This Mutual Non-Disclosure Agreement (the "Agreement") is entered into effective between Whitney Reynolds Media, (hereinafter referred to as "Disclosing Party")
1. Purpose and Scope
The Disclosing Party and the Receiving Party wish to explore a business relationship. In connection with this relationship, each party (as the "Discloser" or "Recipient" respectively) may disclose to the other party ("Recipient") certain Confidential Information (as defined below). This Agreement sets forth the terms and conditions under which Disclosing Party and Recipient will exchange information identified as confidential.
2. Confidential Information
For purposes of this Agreement, "Confidential Information" shall mean any information disclosed by either party to the other party that, reasonably understood by the recipient to be proprietary or confidential. This includes, but is not limited to, trade secrets, business plans, financial records, customer lists, and any other information that is not generally known to the public.
3. Non-Disclosure and Non-Use Obligations
a. Recipient agrees to hold the Confidential Information in strict confidence and to refrain from disclosing the Confidential Information to any third party or using the Confidential Information for any purpose other than the purposes expressly set forth in this Agreement.

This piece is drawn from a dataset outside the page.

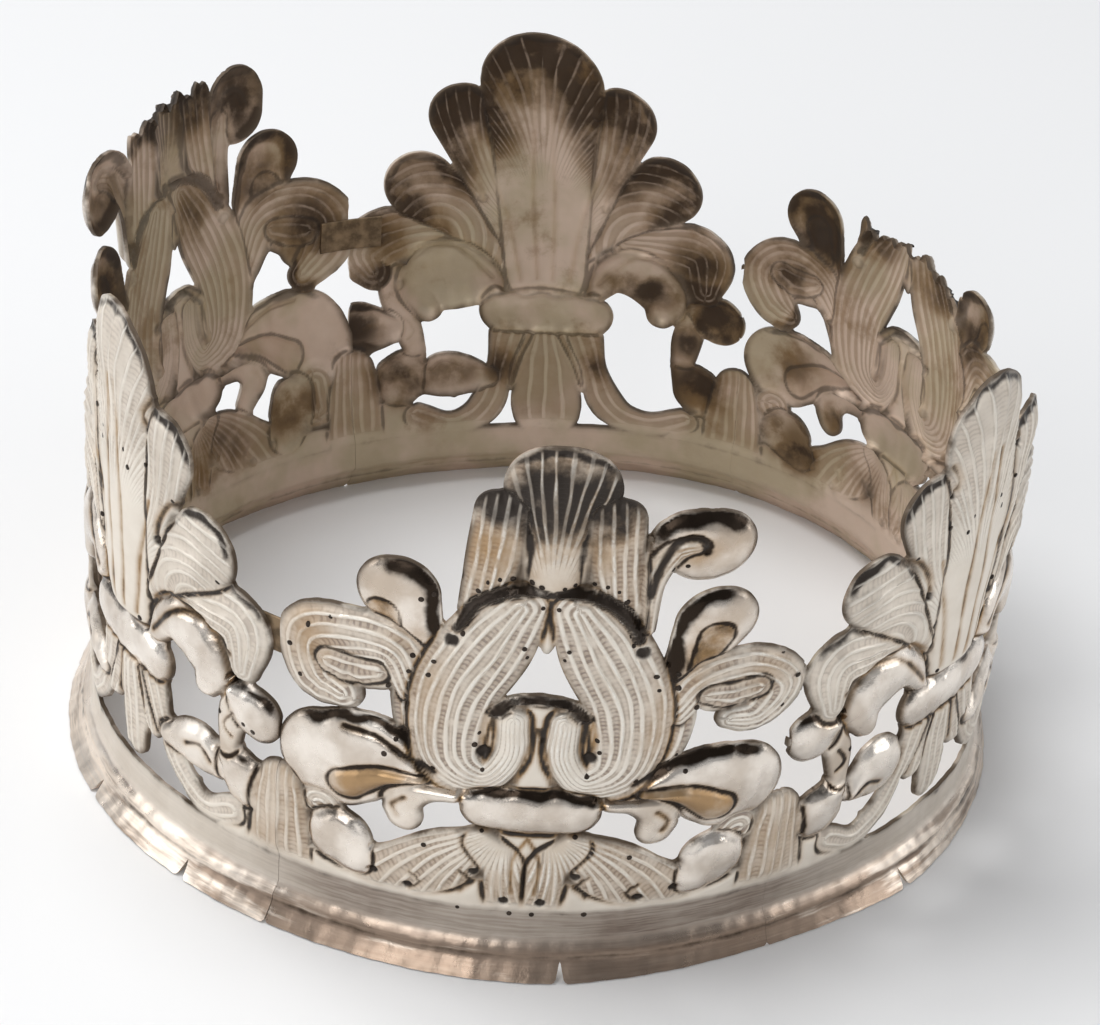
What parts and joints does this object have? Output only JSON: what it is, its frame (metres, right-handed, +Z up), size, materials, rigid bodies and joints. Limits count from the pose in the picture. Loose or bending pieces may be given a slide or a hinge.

b. Recipient shall not disclose, reproduce, or distribute any Confidential Information to any party, except those of its employees, agents, and subcontractors who have a need to know for the purposes expressly set forth in this Agreement. Recipient shall ensure that its employees, agents, and subcontractors are subject to confidentiality obligations that are no less restrictive than those set forth in this Agreement.
c. Recipient shall take all measures necessary to protect the secrecy of and avoid disclosure or use of Confidential Information in an unauthorized manner. These measures shall be at least equal to the measures that Recipient uses to protect its own confidential information and shall meet industry standards.
d. Recipient shall not make any copies of Confidential Information except as authorized in writing by the Disclosing Party. Upon request or upon termination of this Agreement, Recipient shall promptly return all originals and copies of Confidential Information to the Disclosing Party.
4. Duration of Confidentiality
The obligations of confidentiality under this Agreement shall survive from the effective date of this Agreement.
5. No License or Ownership
Nothing in this Agreement shall be construed as granting any rights or license by the Disclosing Party to the Receiving Party, directly or indirectly, express or implied, under any patent, copyright, trademark, or other intellectual property right of the Disclosing Party.
6. No Warranty or Representation
The Confidential Information is provided "as is" without any warranty, express or implied, as to its accuracy, completeness, or otherwise. The Disclosing Party makes no representation or warranty as to the adequacy, accuracy, or completeness of the Confidential Information.